Déconseillé aux grands
La métathèse n’est-elle qu’une affaire d’enfants ? Malheureusement, non ! Les adultes en raffolent, mais dans leur bouche, la métathèse devient une faute nommée barbarisme. Parmi les plus courantes : « aéropage » au lieu d’aréopage, « carapaçonner » au lieu de caparaçonner, « infractus » au lieu d’infarctus, « inoptiser » au lieu d’hypnotiser, « rassénérer » au lieu de rasséréner, « rénumérer » au lieu de rémunérer.
Les métathèses s’adressent aussi aux adultes, en témoigne le titre de la comédie policière Le Crime farpait qui détourne Le crime était presque parfait d’Alfred Hitchcock. C’est aussi un clin d’œil à la bande dessinée Astérix : dans l’album Les Lauriers de César, Obélix, ivre, répète plusieurs fois l’adverbe « farpaitement ».
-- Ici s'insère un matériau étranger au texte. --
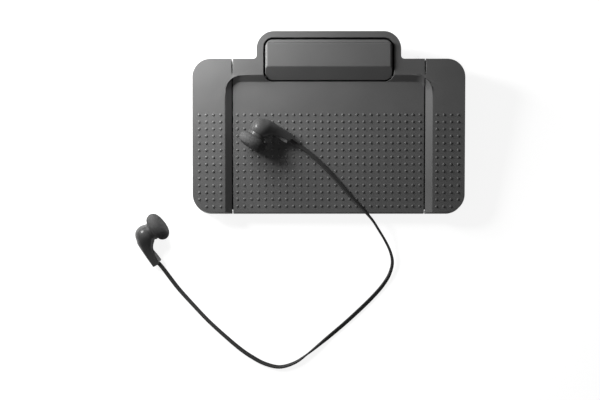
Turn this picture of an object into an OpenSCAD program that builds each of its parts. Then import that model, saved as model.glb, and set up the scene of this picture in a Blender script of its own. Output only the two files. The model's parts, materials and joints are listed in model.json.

Enfin, la métathèse est à la base d’un texte humoristique (précisons que l’Université de Cambridge n’a jamais mené pareille étude) qui tente de démontrer que « l’ordre des lettres dans un mot n’a pas d’importance ». Pour vous en convaincre, il suffit de lire ce texte :
Vous l’avez déchiffré sans problème ? Bravo, vous voilà maître ès métathèses !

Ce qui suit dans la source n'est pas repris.